A bill introduced by Burr is similar to the USA Freedom Act but includes a longer transition time – two years instead of 6 months – for the government to stop collecting the bulk data and rely on the phone companies to hold the records instead. Burr says that is designed to ensure the technology the phone companies will use to store the data will work.

Despite the efforts of GOP leaders to broker a compromise, Senate supporters of the USA Freedom Act stressed this week that their bill is already a bipartisan compromise and has the best chance of being approved right away in the Senate.

They believe at least three more senators might vote for it now that the program faces extinction. The supporters are pouring over potential vote changers, including a batch of Republican senators up for re-election in 2016 from swing states such as Sen. Pat Toomey of Pennsylvania, Sen. Mark Kirk of Illinois, Sen. Roy Blunt of Missouri, Sen. Kelly Ayotte of New Hampshire, and Sen. Johnny Isakson of Georgia. They also consider Sen. Angus King, an independent of Maine who caucuses with the Democrats, as a potential new vote for the bill.

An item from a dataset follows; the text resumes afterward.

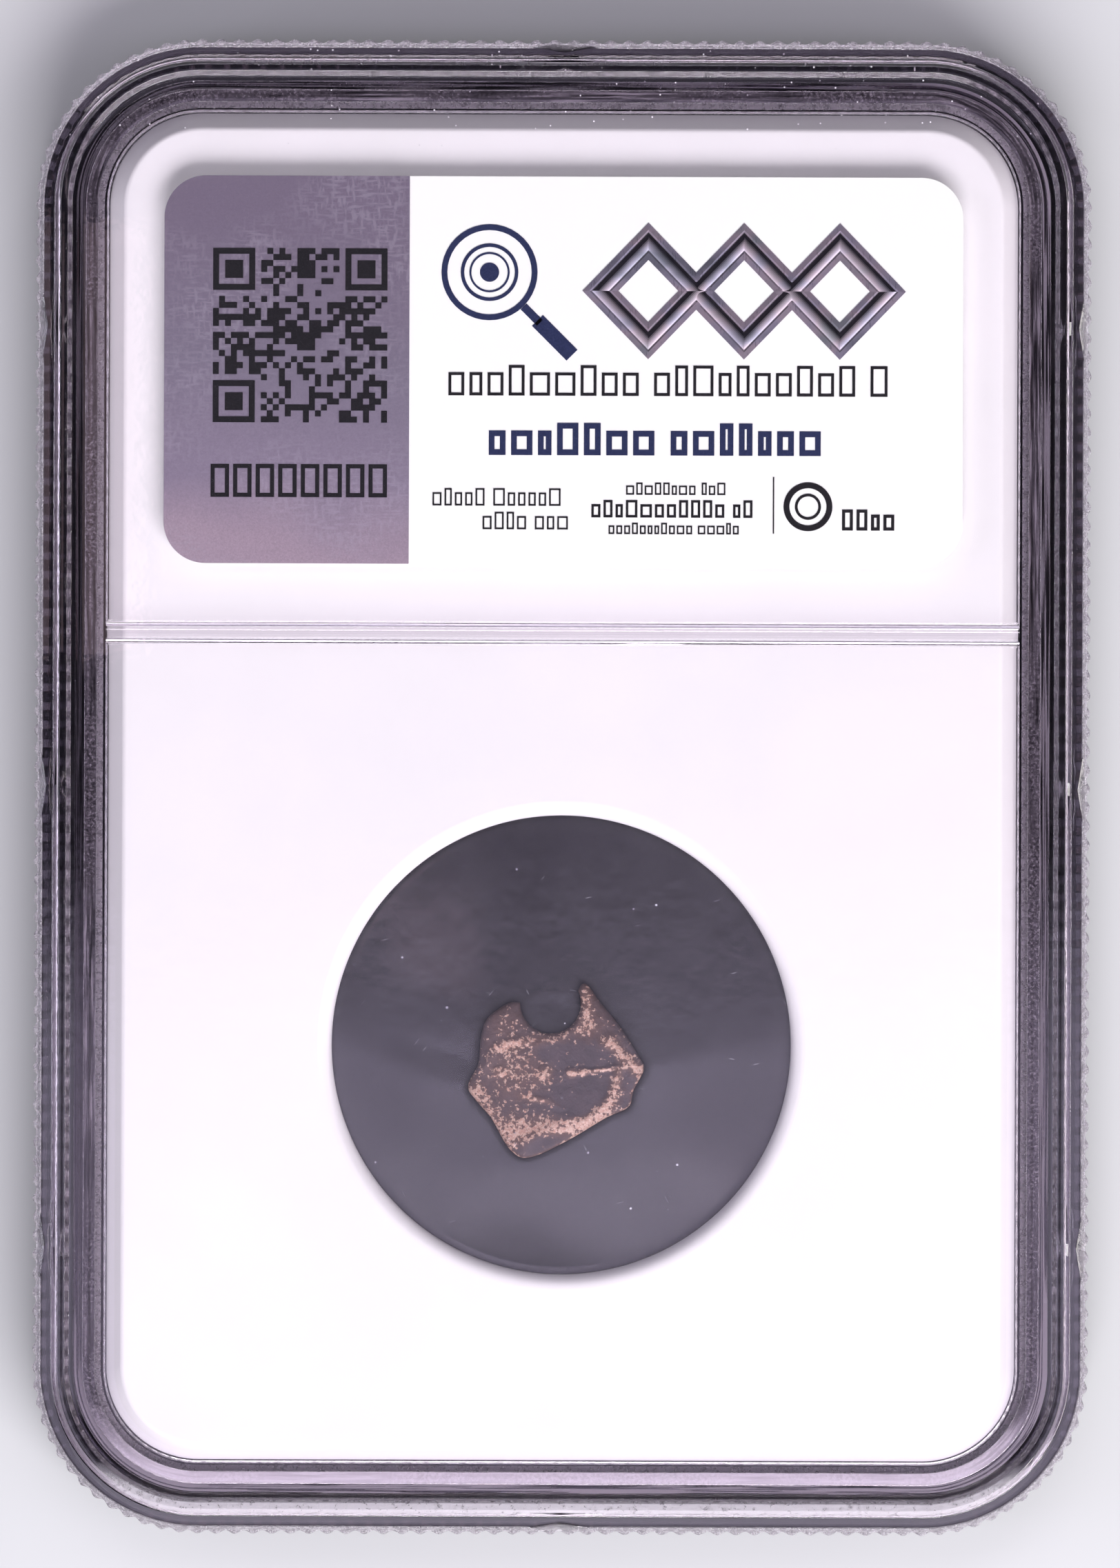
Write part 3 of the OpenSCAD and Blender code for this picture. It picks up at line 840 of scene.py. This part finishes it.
FRONT_LINES = [
    ([(-3.4, -1.0), (-2.6, 0.1), (-1.2, 0.3), (0.4, 0.1), (1.8, -0.4), (3.0, -1.3)], 0.28, 0.10),
    ([(-3.0, -3.2), (-1.6, -2.4), (0.0, -2.2), (1.6, -2.6)], 0.24, 0.10),
    ([(-2.4, -4.9), (-1.0, -4.2), (0.8, -4.1)], 0.26, 0.08),
]
FRONT_PELLETS = [(x, -1.2 - 0.25 * abs(x), 0.26, 0.10) for x in (-2.2, -1.1, 0.0, 1.1, 2.2)]

# Where handling has rubbed the patina: centre, half widths, turn in degrees and amount
REAR_RUBBED = [
    (-2.6, -1.6, 2.2, 1.9, 0, 0.30), (-3.2, 1.2, 0.9, 1.0, 40, 0.16), (-3.0, -0.05, 0.75, 0.22, 12, 0.55),
    (-0.9, 0.35, 2.2, 0.35, 12, 0.26), (1.45, 2.6, 0.35, 1.0, 0, 0.45), (1.5, 1.2, 0.9, 0.7, -40, 0.36),
    (2.9, 0.05, 0.50, 0.40, -30, 0.65), (3.7, -0.75, 0.75, 0.32, -45, 0.60), (4.4, -1.4, 0.40, 0.35, 0, 0.55),
    (3.1, -2.3, 0.28, 1.1, -15, 0.60), (2.2, -3.9, 1.2, 0.42, 42, 0.66), (0.8, -4.6, 0.9, 0.42, 20, 0.66),
    (-0.8, -4.7, 1.2, 0.55, 0, 0.56), (-2.7, -5.0, 0.95, 0.75, -35, 0.60), (-4.9, -2.8, 0.42, 0.55, 0, 0.60),
    (-4.0, -3.9, 0.40, 0.80, 30, 0.34), (-1.2, -3.2, 1.1, 0.16, -12, 0.42), (-3.4, -1.66, 0.35, 0.30, 0, 0.40),
    (-0.9, -1.65, 0.38, 0.34, 0, 0.45), (0.62, -1.66, 0.27, 0.25, 0, 0.80), (1.25, -1.6, 0.26, 0.22, 0, 0.75),
    (2.3, -1.45, 0.95, 0.12, 6, 0.70), (0.9, -2.9, 1.3, 1.1, 0, -0.30), (0.8, -0.6, 1.6, 0.45, 0, -0.22),
    (-1.2, -5.7, 0.9, 0.28, 20, -0.25), (-0.6, -0.5, 0.7, 0.5, 0, -0.18),
]
FRONT_RUBBED = [(0.0, 0.1, 3.0, 0.5, -10, 0.5), (0.0, -2.6, 2.6, 0.5, 0, 0.45), (-1.5, -4.6, 2.0, 0.6, 10, 0.5),
                (0.0, -1.5, 3.5, 3.0, 0, 0.15)]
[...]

King, a member of the Intelligence Committee, has said he supports the thrust of the USA Freedom Act but wants some changes as it relates to retention of call records by the phone companies. He has co-sponsored a bill with Sen. Dianne Feinstein of California, the top Democrat on the Intelligence Committee, to do just that.

The House returns to work Monday, the first full day after the law lapses. House GOP leadership aides insist the ball is in the Senate’s court to come up with a plan that can avoid a major shutdown of the NSA programs and pass muster in the House. There are no plans for the House to come back early.